» **WRITTEN TASK**
Extract the listing in its entirety, keeping each line identical to the original.

» **DATA SHOWN**
<<<<

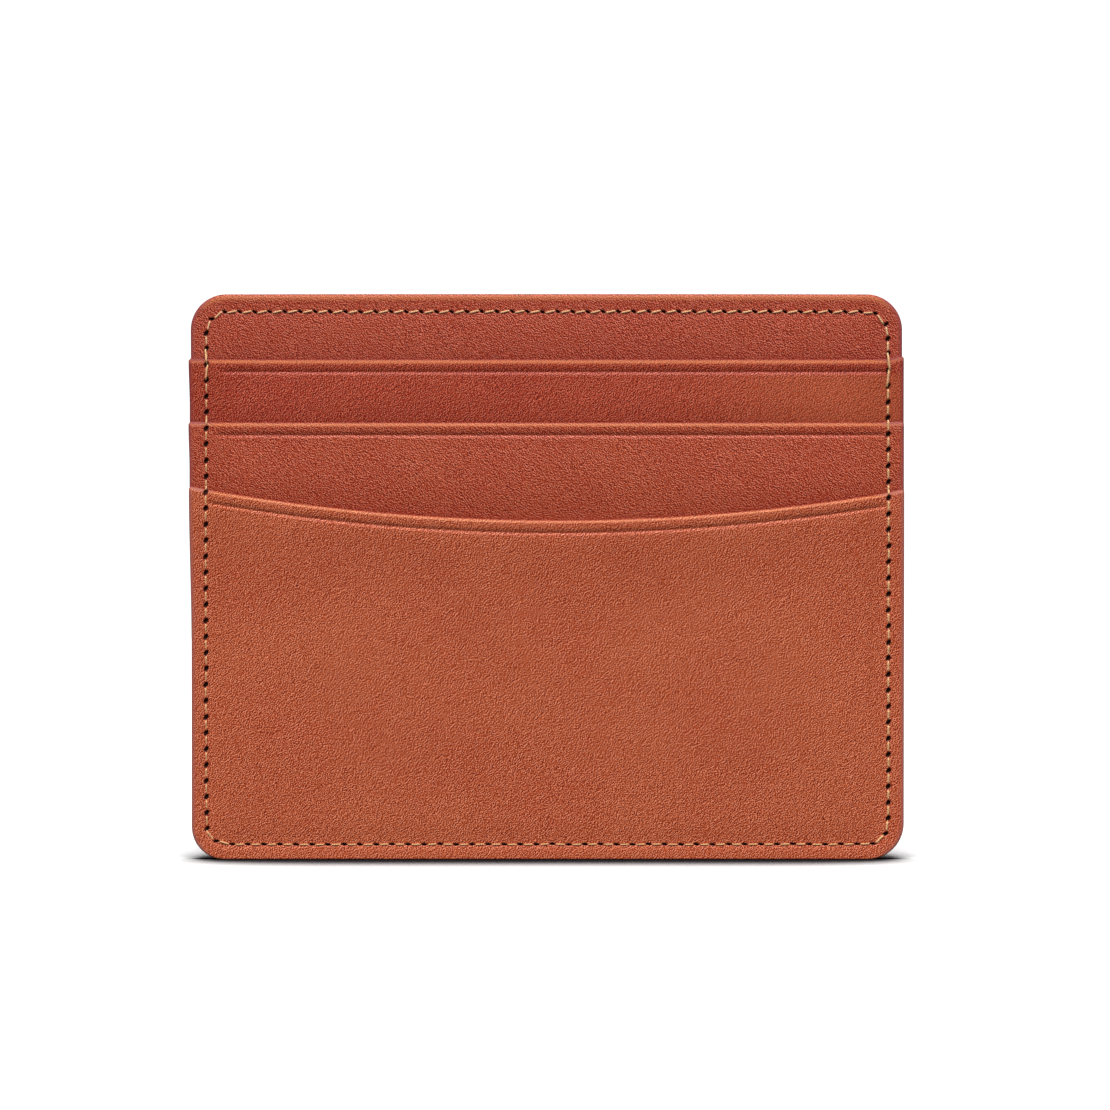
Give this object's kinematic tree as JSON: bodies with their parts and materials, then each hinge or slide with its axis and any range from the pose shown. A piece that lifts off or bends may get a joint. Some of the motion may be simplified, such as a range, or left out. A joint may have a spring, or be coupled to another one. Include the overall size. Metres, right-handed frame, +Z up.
{
  "type": "card holder",
  "caption": "Slim stitched leather card holder with stepped card slots and a curved pocket on each side, and an open-topped note compartment between its two halves.",
  "frame": {"origin": "middle of the bottom edge, midway through the thickness", "axes": "+X along the width, +Y from front to back, +Z up through the open edge; the front faces -Y"},
  "size_m": [0.1004, 0.007, 0.0793],
  "materials": {
    "body_leather": "smooth aniline calf, fine grain, semi-matt",
    "facing_leather": "smooth aniline calf, fine grain, semi-matt, creased mouth",
    "pocket_leather": "smooth aniline calf, fine grain, semi-matt, creased mouth",
    "lining_cloth": "fine twill lining, matt",
    "tongue_cloth": "fine plain-weave lining, matt",
    "seam_thread": "twisted polyester, satin",
    "tack_thread": "twisted polyester, satin"
  },
  "bodies": {
    "root": {"front_body_panel": "body_leather", "front_body_lining": "lining_cloth", "front_slot_1_facing": "facing_leather", "front_slot_1_tongue": "tongue_cloth", "front_slot_1_tack_thread": "tack_thread", "front_slot_2_facing": "facing_leather", "front_slot_2_tongue": "tongue_cloth", "front_slot_2_tack_thread": "tack_thread", "front_pocket_panel": "pocket_leather", "front_top_needle_thread": "seam_thread", "front_top_bobbin_thread": "seam_thread", "back_body_panel": "body_leather", "back_body_lining": "lining_cloth", "back_slot_1_facing": "facing_leather", "back_slot_1_tongue": "tongue_cloth", "back_slot_1_tack_thread": "tack_thread", "back_slot_2_facing": "facing_leather", "back_slot_2_tongue": "tongue_cloth", "back_slot_2_tack_thread": "tack_thread", "back_pocket_panel": "pocket_leather", "back_top_needle_thread": "seam_thread", "back_top_bobbin_thread": "seam_thread", "body_seam_needle_thread": "seam_thread", "body_seam_bobbin_thread": "seam_thread"}
  },
  "joints": []
}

>>>>

» **RESPONSE**
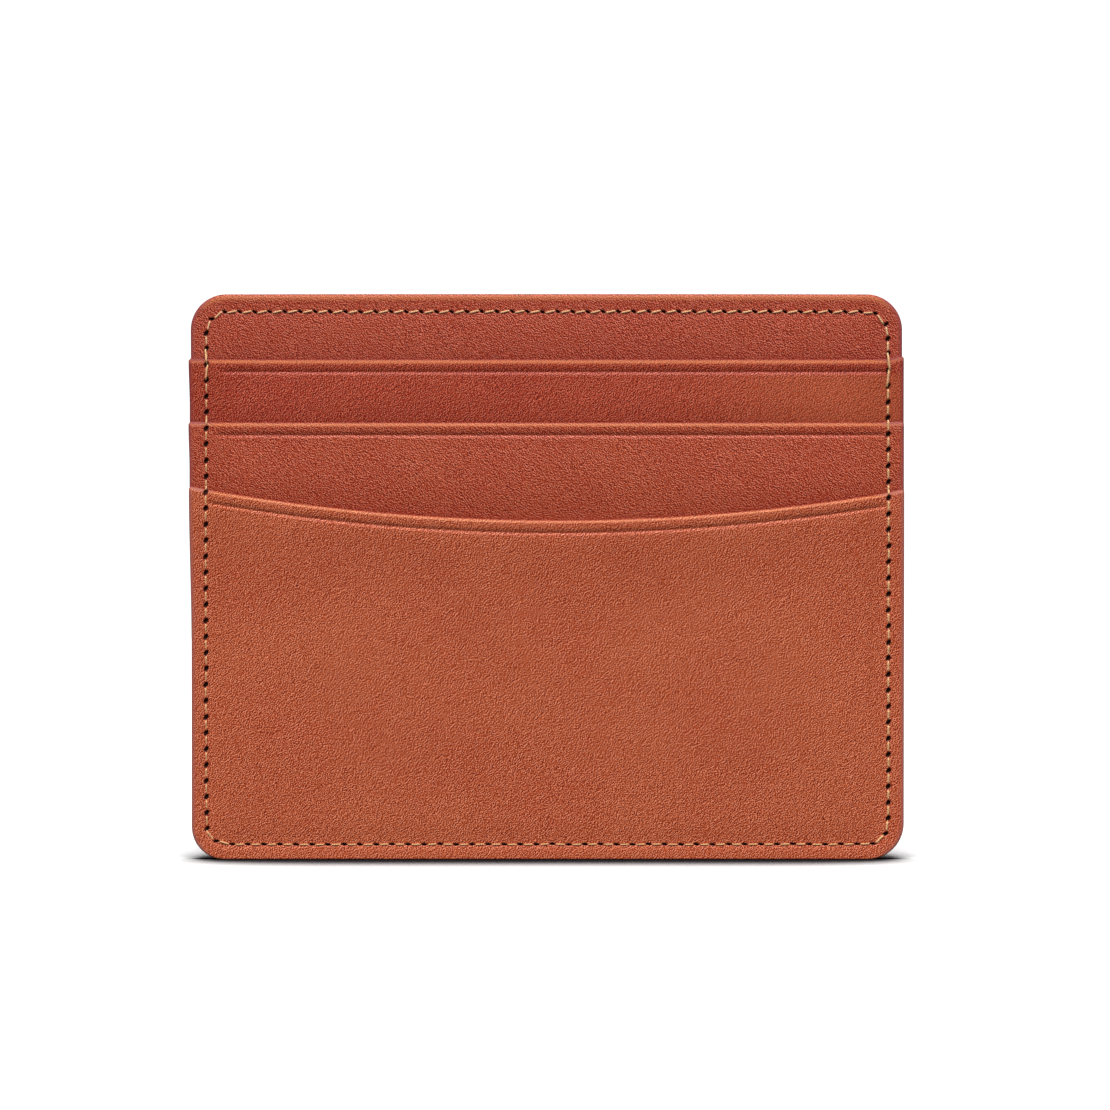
Give this object's kinematic tree as JSON: bodies with their parts and materials, then each hinge or slide with its axis and any range from the pose shown. A piece that lifts off or bends may get a joint. Some of the motion may be simplified, such as a range, or left out. A joint may have a spring, or be coupled to another one. Include the overall size. Metres, right-handed frame, +Z up.
{
  "type": "card holder",
  "caption": "Slim stitched leather card holder with stepped card slots and a curved pocket on each side, and an open-topped note compartment between its two halves.",
  "frame": {"origin": "middle of the bottom edge, midway through the thickness", "axes": "+X along the width, +Y from front to back, +Z up through the open edge; the front faces -Y"},
  "size_m": [0.1004, 0.007, 0.0793],
  "materials": {
    "body_leather": "smooth aniline calf, fine grain, semi-matt",
    "facing_leather": "smooth aniline calf, fine grain, semi-matt, creased mouth",
    "pocket_leather": "smooth aniline calf, fine grain, semi-matt, creased mouth",
    "lining_cloth": "fine twill lining, matt",
    "tongue_cloth": "fine plain-weave lining, matt",
    "seam_thread": "twisted polyester, satin",
    "tack_thread": "twisted polyester, satin"
  },
  "bodies": {
    "root": {"front_body_panel": "body_leather", "front_body_lining": "lining_cloth", "front_slot_1_facing": "facing_leather", "front_slot_1_tongue": "tongue_cloth", "front_slot_1_tack_thread": "tack_thread", "front_slot_2_facing": "facing_leather", "front_slot_2_tongue": "tongue_cloth", "front_slot_2_tack_thread": "tack_thread", "front_pocket_panel": "pocket_leather", "front_top_needle_thread": "seam_thread", "front_top_bobbin_thread": "seam_thread", "back_body_panel": "body_leather", "back_body_lining": "lining_cloth", "back_slot_1_facing": "facing_leather", "back_slot_1_tongue": "tongue_cloth", "back_slot_1_tack_thread": "tack_thread", "back_slot_2_facing": "facing_leather", "back_slot_2_tongue": "tongue_cloth", "back_slot_2_tack_thread": "tack_thread", "back_pocket_panel": "pocket_leather", "back_top_needle_thread": "seam_thread", "back_top_bobbin_thread": "seam_thread", "body_seam_needle_thread": "seam_thread", "body_seam_bobbin_thread": "seam_thread"}
  },
  "joints": []
}